Daerah-daerah yang dikendalikan oleh rezim Suriah telah menyaksikan likuidasi 50 perusahaan dalam tiga bulan terakhir, lapor harian Al-Watan yang bersekutu dengan pemerintah.
Jumlah tersebut setara dengan 75% dari total perusahaan yang membubarkan diri sejak awal tahun 2022 yang berjumlah 79 perusahaan, menurut direktur perusahaan di Kementerian Perdagangan Dalam Negeri dan Perlindungan Konsumen rezim, Zain Safi.
Al-Watan juga mengatakan bahwa pemilik perusahaan yang dibubarkan menolak berkomentar kepada media tentang alasan bisnis mereka ditutup.
Hassan Hazouri, seorang dosen di Fakultas Ekonomi di Universitas Aleppo, percaya bahwa kebijakan rezim telah mengubah ekonomi Suriah dari ekonomi produktif menjadi ekonomi jasa.
Hal itu dilakukan dengan mendorong sektor-sektor seperti pariwisata dan perdagangan, dengan mengorbankan sektor-sektor produksi riil seperti pertanian dan industri.
Hazouri lebih lanjut mengkritik kebijakan Damaskus yang dianggap buruk dalam hal menyelesaikan masalah ekonomi. Kebijakan ini telah merusak posisi ekonomi Suriah lebih jauh, yang mendorong eksodus bisnis lokal.
Selain itu, banyak pemilik bisnis di Suriah terpaksa menutup operasi mereka secara permanen atau sementara.

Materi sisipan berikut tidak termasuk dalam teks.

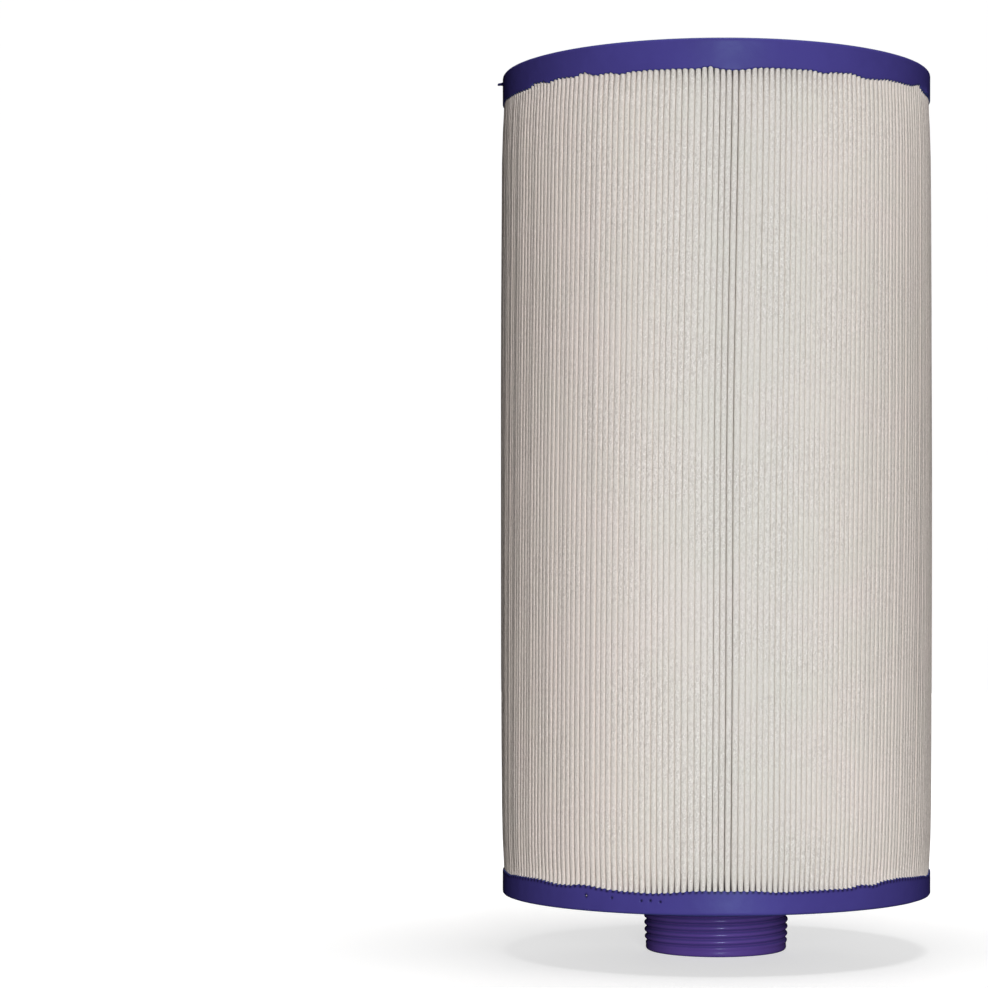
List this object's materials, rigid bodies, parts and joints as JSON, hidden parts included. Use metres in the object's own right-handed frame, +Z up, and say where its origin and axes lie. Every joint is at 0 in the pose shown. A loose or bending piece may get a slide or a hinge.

Mereka yang tidak menjual atau melikuidasi bisnis mereka, meninggalkan perusahaan mereka bekerja pada kapasitas minimum.
September lalu, pengusaha Suriah Ayman Bergenjiki, pemilik Indomie Syria, mengumumkan bahwa pabrik yang memproduksi mi instan telah berhenti beroperasi secara permanen di Suriah. Dia kemudian membalikkan pernyataan ini dengan menunjukkan bahwa pihaknya tetap membuka peluang melanjutkan operasional perusahaan.
Pekan lalu, media lokal juga melaporkan penutupan sekitar 25% bengkel dan fasilitas produksi susu dan keju. Penutupan terjadi karena nilai tukar dolar melebihi ambang SYP 5.000.
Kenaikan nilai tukar dolar di Suriah telah menghasilkan gejolak pasar dan kenaikan biaya produksi.